1. Give an example of a matrix in row echelon form.
2. Give an example of a matrix in reduced row echelon form.
3. What are the three row operations you are allowed to perform when reducing a matrix?
4. If a square matrix reduces to the identity matrix, what does that mean about the rows of the original matrix?
Use the following matrix for \(5-6\)
\(A=\left[\begin{array}{ccc}-3 & -4 & -12 \\ 4 & 4 & 12 \\ -11 & -12 & -35\end{array}\right]\)
5. Reduce matrix \(A\) to row echelon form.
6. Reduce matrix \(A\) to reduced row echelon form. Are the rows of matrix \(A\) linearly independent?
Use the following matrix for \(7-8\).
\(B=\left[\begin{array}{ccc}3 & -4 & 8 \\ 9 & 0 & 1 \\ 0 & 1 & -2\end{array}\right]\)
7. Reduce matrix \(B\) to row echelon form.
8. Reduce matrix \(B\) to reduced row echelon form. Are the rows of matrix \(B\) linearly independent?
Use the following matrix for \(9-10 .\)
\(C=\left[\begin{array}{cccc}0 & 0 & -1 & -1 \\ 3 & 6 & -3 & 1 \\ 6 & 12 & -7 & 0\end{array}\right]\)
9. Reduce matrix \(C\) to row echelon form.

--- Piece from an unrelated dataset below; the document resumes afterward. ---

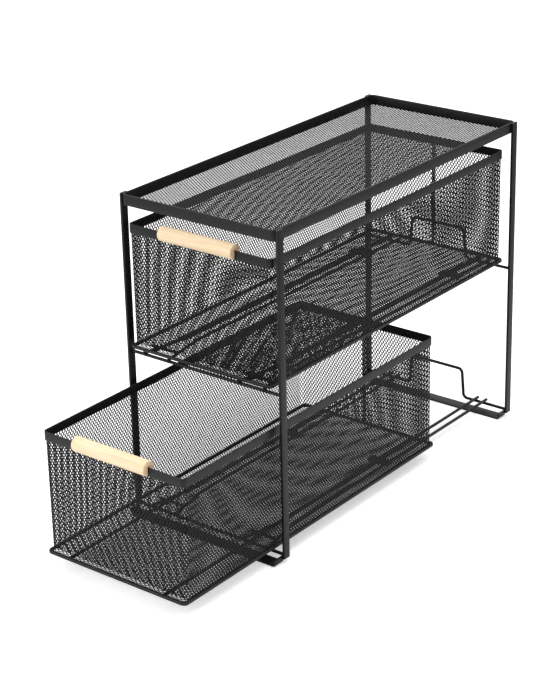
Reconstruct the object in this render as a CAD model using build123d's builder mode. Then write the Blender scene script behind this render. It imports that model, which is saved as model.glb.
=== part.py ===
from build123d import *
from math import hypot
import os

# Two-tier under sink organizer: a frame of flat strip and wire with a mesh tray on top,
# and two mesh drawers that slide on wire rails. Millimetres, X to the right, Y to the
# back and Z up. The origin is the middle of the front foot's underside, on the floor.
# The upper drawer is closed and the lower one stands part of the way out.

# Feet, each a U of flat strip
foot_pitch = 380.0              # front foot to rear foot
foot_thickness = 2.0
foot_depth = 12.5
foot_height = 7.0               # of the tabs that are welded to the legs
foot_bend_radius = 1.5          # inside the bend

# Legs of flat bar
frame_width = 180.0             # over the legs' outer faces
leg_thickness = 2.5
leg_depth = 8.0
leg_lift = 4.3                  # floor to the legs' lower ends
leg_lap = 2.0                   # depth of foot tab that a leg laps
leg_bevel = 0.4

# Tray on top
tray_rim_height = 10.4
tray_rim_thickness = 1.5
tray_corner_radius = 5.0
tray_overhang = 1.0             # past the legs, front and rear
tray_headroom = 17.2            # above the upper drawer's rim

# Round wire of the tiers
wire_diameter = 2.8             # across the flats of its facets
wire_facets = 8
lower_rod_height = 7.0          # floor to the lower rods' centre
tier_pitch = 158.0              # lower rods to upper rods
rod_gap = 0.6                   # foot tab to rod
weld_gap = 0.05                 # left between welded pieces

# Rails: two pairs of wires to a tier, which lie on its rods
rail_inset = 26.5               # drawer's side to the middle of a pair
rail_spread = 10.4              # between the two wires of a pair
rail_overhang = 4.0             # past the rods, front and rear
rail_flare = 9.5                # the front ends of a pair part this far each
rail_flare_length = 54.0
rail_bend_radius = 60.0
bridge_setback = 10.0           # front rod to the bridge across a pair
bridge_overhang = 1.9           # past the wires that the bridge holds

# Hoop in each rear rod, which stops the drawer
hoop_inset = 15.8               # inner rail to the foot of the hoop
hoop_lean = 2.5                 # each side leans in by this much
hoop_height = 32.0
hoop_bend_radius = 5.0

# Drawers, two alike
drawer_side_gap = 5.5           # leg to drawer
drawer_back_gap = 1.1           # hoop to the closed drawer
drawer_headroom = 29.2          # rim to the rods above
running_gap = 0.3               # between a drawer and what it slides on
lower_drawer_pull = 124.0       # how far the lower drawer is out
rim_height = 8.8
rim_thickness = 1.0
rim_corner_radius = 4.5
rim_lip = 1.0                   # the rim stands above the mesh
hem_size = 3.0
hem_bevel = 0.8
hem_overhang = 5.0              # past the rim, front and rear
hem_corner_radius = 5.5
wall_batter = 0.2               # the walls draw in this much to the floor
seam_width = 6.0                # lap of the mesh down the rear wall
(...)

10. Reduce matrix \(C\) to reduced row echelon form. Are the rows of matrix \(C\) linearly independent?
Use the following matrix for \(11-12\).
\(D=\left[\begin{array}{ll}1 & 1 \\ 3 & 4 \\ 2 & 3\end{array}\right]\)

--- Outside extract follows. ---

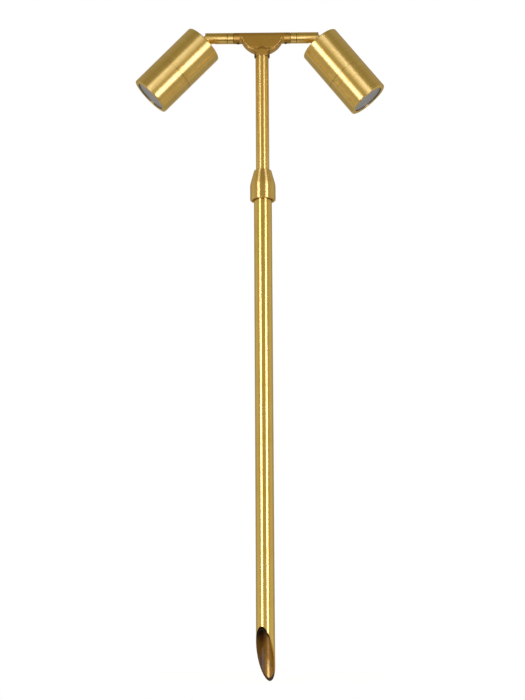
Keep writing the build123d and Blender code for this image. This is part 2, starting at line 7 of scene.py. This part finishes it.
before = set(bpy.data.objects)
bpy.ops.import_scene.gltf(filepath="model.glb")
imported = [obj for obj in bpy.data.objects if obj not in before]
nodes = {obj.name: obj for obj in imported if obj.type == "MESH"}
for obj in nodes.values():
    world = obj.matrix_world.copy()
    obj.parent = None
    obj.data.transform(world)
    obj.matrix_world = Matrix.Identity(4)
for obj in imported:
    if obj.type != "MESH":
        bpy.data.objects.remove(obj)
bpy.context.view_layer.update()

# Places in metres and angles in degrees, as the CAD has them.
BAR_Z = 0.9054                  # axis of the bar and the arms
PIVOT_X = 0.07635               # the knuckles
JOINTS = (0.0411, 0.0501)       # both ends of the arm rings
SEAM = 0.07168                  # the seam of a head, along its axis from the knuckle
WEB_END = (0.0315, 0.0325)      # outside this the bar stands clear of the web
NECK_FADE = (0.8875, 0.8905)    # height at which the neck runs into the web
NECK_FOOT = 0.8757
NECK_R = 0.0112
SPIKE_BORE = 0.01105
SPIKE_CUT = (-0.399, -0.855, -0.333)    # which way the slanted cut faces
TILT = {"left": 46.0, "right": 51.5}
SIGN = {"left": -1, "right": 1}

# Base colours of the brass.
TUBE = (0.83, 0.60, 0.215)
SPIKE = (0.81, 0.59, 0.19)
SHELL = (0.86, 0.64, 0.24)
POLISHED = (0.84, 0.61, 0.23)
CASTING = (0.64, 0.405, 0.115)

# What tarnish and dirt in joints leave of a base colour, and the painted shade: in hollows, on the
# neck's sides and round its foot.
TARNISHED = (0.90, 0.83, 0.66)
HOLLOW_SHADE = (0.14, 0.10, 0.07)
DIRTY = (0.10, 0.07, 0.05)
FLANK_SHADE = (0.40, 0.34, 0.15)
FOOT_SHADOW = (0.12, 0.10, 0.04)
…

11. Reduce matrix \(D\) to row echelon form.
12. Reduce matrix \(D\) to reduced row echelon form. Are the rows of matrix \(D\) linearly independent?
Use the following matrix for \(13-14\)
\(E=\left[\begin{array}{ccc}-5 & -6 & -12 \\ -1 & -1 & -2 \\ 2 & 2 & 4\end{array}\right]\)
13. Reduce matrix \(E\) to row echelon form.
14. Reduce matrix \(E\) to reduced row echelon form. Are the rows of matrix \(E\) linearly independent?
Use the following matrix for \(15-16 .\)
\(F=\left[\begin{array}{ccc}-23 & 6 & 3 \\ 2 & -\frac{1}{2} & 0 \\ -8 & 2 & 1\end{array}\right]\)
15. Reduce matrix \(F\) to row echelon form.
16. Reduce matrix \(F\) to reduced row echelon form. Are the rows of matrix \(F\) linearly independent?